Continental libraries. 42. The library of Leyden had been founded by the first prince of Orange. Scaliger bequeathed his own to it; and it obtained the oriental manuscripts of Golius. A catalogue had been printed by Peter Bertius as early as 1597.[680] Many public and private libraries either now began to be formed in France, or received great accessions; among the latter, those of the historian De Thou, and the president Seguier.[681] No German library, after that of Vienna, had been so considerable as one formed in the course of several ages by the electors Palatine at Heidelberg. It contained many rare manuscripts. On the capture of the city by Tilly, in 1622, he sent a number of these to Rome, and they long continued to sleep in the recesses of the Vatican. Napoleon, emulous of such a precedent, obtained thirty-eight of the Heidelberg manuscripts by the treaty of Tolentino, which were transmitted to Paris. On the restitution of these in 1815, it was justly thought that prescription was not to be pleaded by Rome for the rest of the plunder, especially when she was recovering what she had lost by the same right of spoliation; and the whole collection has been replaced in the library of Heidelberg.
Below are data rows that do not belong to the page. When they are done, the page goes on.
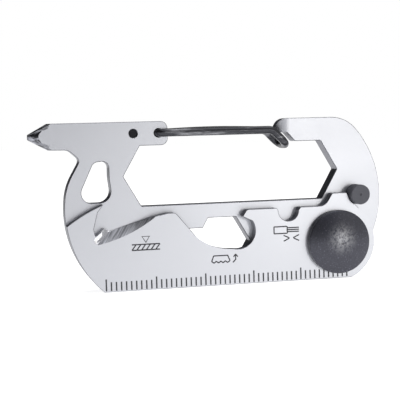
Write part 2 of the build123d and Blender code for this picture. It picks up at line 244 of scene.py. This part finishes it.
def frame_finish(bench):
    """Plate steel, with the slopes of the driver's cone painted dark as shade, broken by lighter
    grinding streaks.
    """
    place, facing = bench.place(), bench.facing()
    colour, rough, height = plate_steel(bench, place, facing)
    cone_end = plate_low.x + DRIVER_CONE
    tip = bench.step(bench.axis(place, "X"), cone_end, cone_end - CONE_FADE)
    leaning = bench.step(abs(bench.axis(facing, "Y")), 0.985, 0.93)
    lengthwise = bench.noise(bench.stretched(place, (200.0, 1500.0, 1500.0)), 1.0, 2.0)
    streak = bench.step(lengthwise, 0.42, 0.62)
    # Painted shade: the cone's slopes take a dark colour by their tilt, with lighter grinding
    # streaks through it.
    cone_shade_and_streaks = bench.tint(CUT_WALL_AND_SHADE, 0.35 + 1.7 * streak)
    colour = bench.blend(tip * leaning, colour, cone_shade_and_streaks)
    return {"Base Color": colour, "Roughness": rough, "Normal": bench.bump(height, STEEL_BUMP)}


groove_end = Vector((lever_low.x + 5.71 * MM, 0.0, lever_high.z - 7.30 * MM))
GROOVE_TURN = math.radians(44.2)
GROOVE_RUN = 4.0 * MM
# The groove's bright colour, partly a polished finish and partly painted shine, fades in between
# these distances from its line, and depths under the face.
GROOVE_RIM = (0.74 * MM, 0.66 * MM)
GROOVE_SKIN = (0.02 * MM, 0.10 * MM)
GRIND_TURN = math.radians(52)
BEVEL_LEFT = (-23.5 * MM, -22.5 * MM)
BEVEL_RIGHT = (-10.5 * MM, -11.5 * MM)


def along_and_across(first, second, angle):
    """The two distances along and across a direction turned by an angle."""
    along = first * math.cos(angle) + second * math.sin(angle)
    across = second * math.cos(angle) - first * math.sin(angle)
    return along, across


def lever_finish(bench):
    """Plate steel, with grind streaks on the cord cutter's bevel and a bright ground groove whose
    shine is partly a painted highlight.
    """
    place, facing = bench.place(), bench.facing()
    colour, rough, height = plate_steel(bench, place, facing)
    tilt = abs(bench.axis(facing, "Y"))
    depth = bench.axis(place, "Y")
    across = bench.axis(place, "X")
    height_up = bench.axis(place, "Z")
    near_edge = bench.step(across, *BEVEL_LEFT) * bench.step(across, *BEVEL_RIGHT)
    ground = bench.step(tilt, 0.40, 0.45) * bench.step(tilt, 0.90, 0.80) * near_edge
    along_grind, across_grind = along_and_across(across, height_up, GRIND_TURN)
    grind = bench.node("ShaderNodeCombineXYZ",
                       inputs={"X": across_grind * 4200.0, "Y": along_grind * 220.0})
    streaks = bench.noise(grind, 1.0, 2.0, 0.6)
    bevel = bench.tint(GROUND, 0.55 + 1.0 * bench.step(streaks, 0.30, 0.72))
    colour = bench.blend(ground, colour, bevel)
    along, aside = along_and_across(across - groove_end.x, height_up - groove_end.z, GROOVE_TURN)
    beyond = along - along.at_least(0.0).at_most(GROOVE_RUN)
    from_line = (beyond * beyond + aside * aside) ** 0.5
    skin_start, skin_end = GROOVE_SKIN
    # Painted highlight: below the face the groove is coloured near white, for its polish and the
    # shine of a concave groove.
    groove = (bench.step(from_line, *GROOVE_RIM)
              * bench.step(depth, lever_low.y + skin_start, lever_low.y + skin_end))
    colour = bench.blend(groove, colour, GROOVE_POLISH_AND_SHINE)
    ground = ground * (1 - groove)
    rough = rough * (1 - 0.25 * ground)
    height = height * (1 - ground) + streaks * ground
    return {"Base Color": colour, "Roughness": rough, "Normal": bench.bump(height, STEEL_BUMP)}


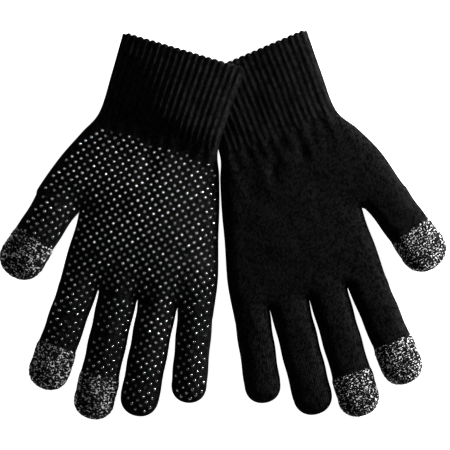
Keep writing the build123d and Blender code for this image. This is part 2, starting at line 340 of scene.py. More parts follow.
def edge_distance(points, outline):
    """The distance from each point to an open outline."""
    a, b = outline[:-1], outline[1:]
    span = b - a
    length = np.maximum((span ** 2).sum(1), 1e-9)
    result = np.empty(len(points))
    for i in range(0, len(points), 2000):
        offset = points[i:i + 2000, None] - a[None]
        t = np.clip((offset * span).sum(2) / length, 0, 1)
        result[i:i + 2000] = np.sqrt(((offset - t[..., None] * span) ** 2).sum(2).min(1))
    return result


def puff(distance, reach, power=2.0):
    """A rounded rise from 0 at the edge to 1 at reach."""
    return (1 - (1 - np.clip(distance / reach, 0, 1)) ** power) ** (1 / power)


def loft_at(glove, local):
    """How thick the empty glove stands, at places on it."""
    station = glove.cuff_coords(local)[:, 0]
    places = (0, CUFF_LENGTH, CUFF_LENGTH + 35)
    loft = np.interp(station, places, (HEM_LOFT, WRIST_LOFT, HAND_LOFT[glove.side]))
    beyond = smooth_step(local[:, 1], -25.0, 10.0)
    return loft + (DIGIT_LOFT - loft) * beyond


def ripple(local, scale, seed):
    """Smooth random unevenness from about -1 to 1."""
    return np.array([noise.noise(Vector((x / scale, y / scale, seed))) for x, y in local]) * 1.6


def cuff_lift(glove, other, local):
    """How far the palm-up glove's cuff is lifted by the cuff that it lies on."""
    if other is None:
        return np.zeros(len(local))
    world = glove.to_world(local, 0.0)
    station, side = other.cuff_coords(other.to_local(world)).T
    left, right = other.cuff_edges(np.clip(station, 0, CUFF_LENGTH))
    inside = np.minimum(station, np.minimum(right - side, side - left))
    own = glove.cuff_coords(local)[:, 0]
    return (HEM_LOFT + CUFF_GAP) * smooth_step(inside, *CUFF_RISE) * (1 - smooth_step(own, *CUFF_SETTLE))


def girth(glove, local):
    """How far in from the edge the fabric keeps rising: over the whole hand, or over one digit."""
    thumb = glove.digits["thumb"]
    station, side = thumb.coords(local).T
    on_thumb = smooth_step(station, -16.0, 12.0) * (1 - smooth_step(np.abs(side), 14.0, 22.0))
    on_finger = smooth_step(local[:, 1], -26.0, 10.0)
    slim = np.maximum(on_thumb, on_finger)
    return HAND_GIRTH + (DIGIT_GIRTH - HAND_GIRTH) * slim


def folds(glove, local):
    """How deep the creases near the wrist are, at places on the glove."""
    depth = np.zeros(len(local))
    for across, along, lean, length, width, deep in FOLDS[glove.side]:
        turn = math.radians(lean)
        offset = local - (across, along)
        run = offset @ (math.sin(turn), math.cos(turn)) / length
        away = offset @ (math.cos(turn), -math.sin(turn)) / width
        depth += deep * np.exp(-4 * run ** 2 - 4 * away ** 2)
    return depth


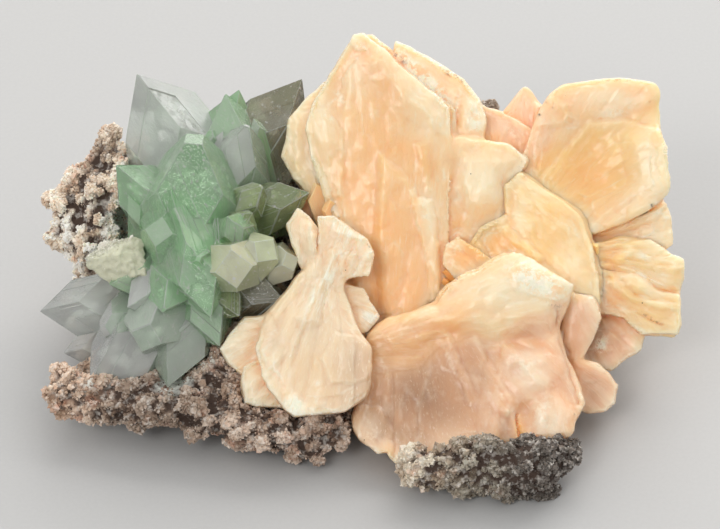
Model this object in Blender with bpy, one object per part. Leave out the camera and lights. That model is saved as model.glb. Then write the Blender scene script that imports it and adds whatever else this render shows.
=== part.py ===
"""A stilbite specimen: peach stilbite sheaves and a green apophyllite cluster on a crumbly matrix.

Every crystal is placed on the display face, the side that the specimen shows. Its places are in
millimetres: across to the right, up along the face, and out towards the viewer. The face leans back,
so display() turns such a place into the upright frame in metres, where the matrix rests on z = 0.
"""

import math
import random
from collections import namedtuple

import bmesh
import bpy
from mathutils import Matrix, Vector, noise

# Sizes are in millimetres and MM turns them into metres
MM = 0.001
FACE_LEAN = math.radians(38)
VIEW_DISTANCE = 700.0
FACE_CENTRE_HEIGHT = 19.6
CONTACT_GAP = 0.3
WELD = 0.004
SEED = 7

PYRAMID_SLOPE = math.radians(60)
PYRAMID_SETBACK = 0.35
NEARLY_HEAD_ON = 0.96

LEAF_OVERLAP = 0.45
LEAF_SHRINK = 0.025
LEAF_JITTER = (-0.03, 0.02)
LEAF_TWIST = math.radians(2.5)

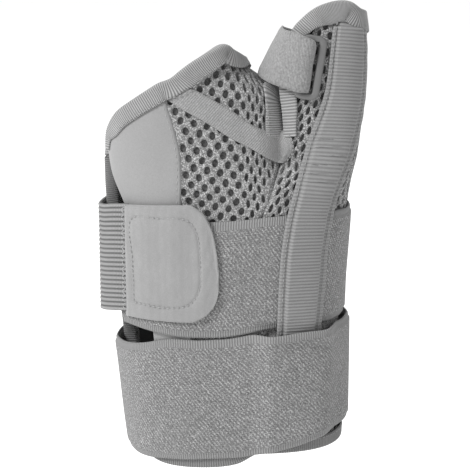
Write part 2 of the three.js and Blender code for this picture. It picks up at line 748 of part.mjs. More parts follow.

[680] Jugler, Hist. Litteraria, c. 3.

[681] Id. ibid.

Italian academies. 43. The Italian academies have been often represented as partaking in the alleged decline of literary spirit during the first part of the seventeenth century. Nor is this reproach a new one. Boccalini, after the commencement of this period, tells us that these institutions, once so famous, had fallen into decay, their ardent zeal in literary exercises and discussions having abated by time, so that while they had once been frequented by private men, and esteemed by princes, they were now abandoned and despised by all. They petition Apollo, therefore, in a chapter of his Ragguagli di Parnasso, for a reform. But the god replies that all things have their old age and decay, and as nothing can prevent the neatest pair of slippers from wearing out so nothing can rescue academies from a similar lot; hence, he can only advise them to suppress the worst, and to supply their places by others.[682] If only such a counsel were required, the institution of academies in general would not perish. And, in fact, we really find that while some societies of this class came to nothing, as is always the case with self-constituted bodies, the seventeenth century had births of its own to boast, not inferior to the older progeny of the last age. The Academy of Humourists at Rome was one of these. It arose casually at the marriage of a young nobleman of the Mancini family, and took the same line as many had done, reciting verses and discourses, or occasionally representing plays. The tragedy of Demetrius, by Rocco, one of this academy, is reckoned among the best of the age. The Apatisti of Florence took their name from Fioretti, who had assumed the appellation of Udeno Nisielo, Academico Apatista. The Rozzi of Siena, whom the government had suppressed in 1568, revived again in 1605, and rivalled another society of the same city, the Intronati. The former especially dedicated their time to pastoral, in the rustic dialect (comedia rusticale), a species of dramatic writing that might amuse at the moment, and was designed for no other end, though several of these farces are extant. [683]

[682] Ragg., xviii., c. 1.

[683] Salfi, vol. xii.

The Lincei. 44. The Academy della Crusca, which had more solid objects for the advantages of letters in view, has been mentioned in another place. But that of the Lincei, founded by Frederic Cesi, stands upon a higher ground than any of the rest. This young man was born at Rome in 1585, son of the duke of Acqua Sparta, a father and a family known only for their pride and ignorance. But nature had created in Cesi a philosophic mind; in conjunction with a few of similar dispositions, he gave his entire regard to science, and projected himself, at the age of eighteen, an academy, that is, a private association of friends for intellectual pursuits, which, with reference to their desire of piercing with acute discernment into the depths of truth, he denominated the Lynxes. Their device was that animal, with its eyes turned towards heaven, and tearing a Cerberus with its claws; thus intimating that they were prepared for war against error and falsehood. The church, always suspicious, and inclined to make common cause with all established tenets, gave them some trouble, though neither theology nor politics entered into their scheme. This embraced, as in their academies, poetry and elegant literature; but physical science was their peculiar object. Porto, Galileo, Colonna, and many other distinguished men, both of Italy and the Transalpine countries, were enrolled among the Lynxes; and Cesi is said to have framed rather a visionary plan of a general combination of philosophers, in the manner of the Pythagoreans, which should extend itself to every part of Europe. The constitutions of this imaginary order were even published in 1624; they are such as could not have been realised, but from the organization and secrecy that seem to have been their elements, might not improbably have drawn down a persecution upon themselves, or even rendered the name of philosophy obnoxious. Cesi died in 1630, and his academy of Lynxes did not long survive the loss of their chief.[684]

[684] Salfi, xi., 102. Tiraboschi, xi., 42, 243.